Oh yeah it’s back! My Bloomberg Opinion colleague Robert Burgess:
At the same time that prices of Italians bonds plummeted on concern the nation may be gearing up to quit the euro zone (hence, the “Quitaly” moniker), causing their yields to spike, some of the biggest investors in the world were complaining about the inability to get out of their positions. In fact, bond dealers refused to offer quotes for most of Italy’s market and parts of Spain’s, Bloomberg News’s John Ainger reported. At one point, the Bloomberg Italy Government Securities Liquidity, which rises when liquidity diminishes, surged the most since 2007. The issue of liquidity, or lack of, has been a concern since the financial crisis as dealers cut back on thousands of jobs to comply with new rules and regulations. The fear has always been that in a real crisis, like, for example, Italy deciding to leave the euro zone, a built-in mechanism wouldn’t exist to take the other side of huge sell orders, exacerbating a crisis. But it’s times like now that regulators should want their banks to have big balance sheets. In that sense, it’s questionable whether the global finance system has really been made safer.
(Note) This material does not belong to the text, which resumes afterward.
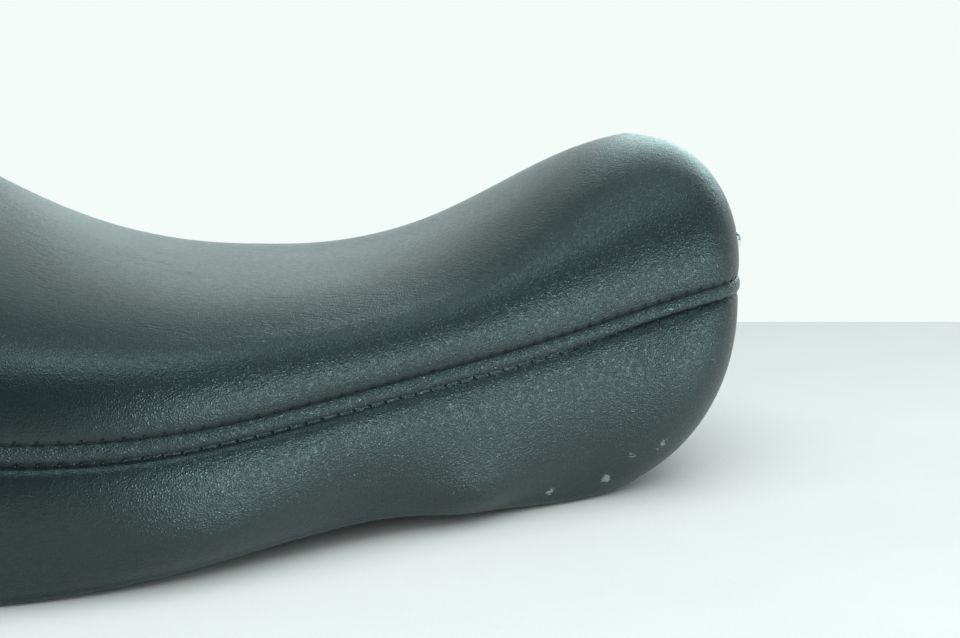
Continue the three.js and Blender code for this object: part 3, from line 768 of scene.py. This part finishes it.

I think I am going to take the other side of that. When Italy might exit the euro seems like a perfect time for European banks not to load up on Italian debt: If Quitaly happens, then those holdings will lose value, and those banks will be undercapitalized at exactly the moment when their governments will be in no shape to support them. On the other hand, if mutual funds and pension funds own Italian bonds, and can’t sell them except at a big discount because the market is panicking, then … you know … that’s what a market panic is? Complaints about bond market liquidity often take the form of “prices move a lot, and therefore the financial system is no safer.” But that doesn’t actually follow. If prices move a lot and that’s it—if there are no bank failures, no contraction in credit, no recessions, just a shift in market prices—then that seems to me to be evidence that the financial system is more resilient. Prices are always going to move; the point is not to minimize those moves but to build a financial system that is robust to them.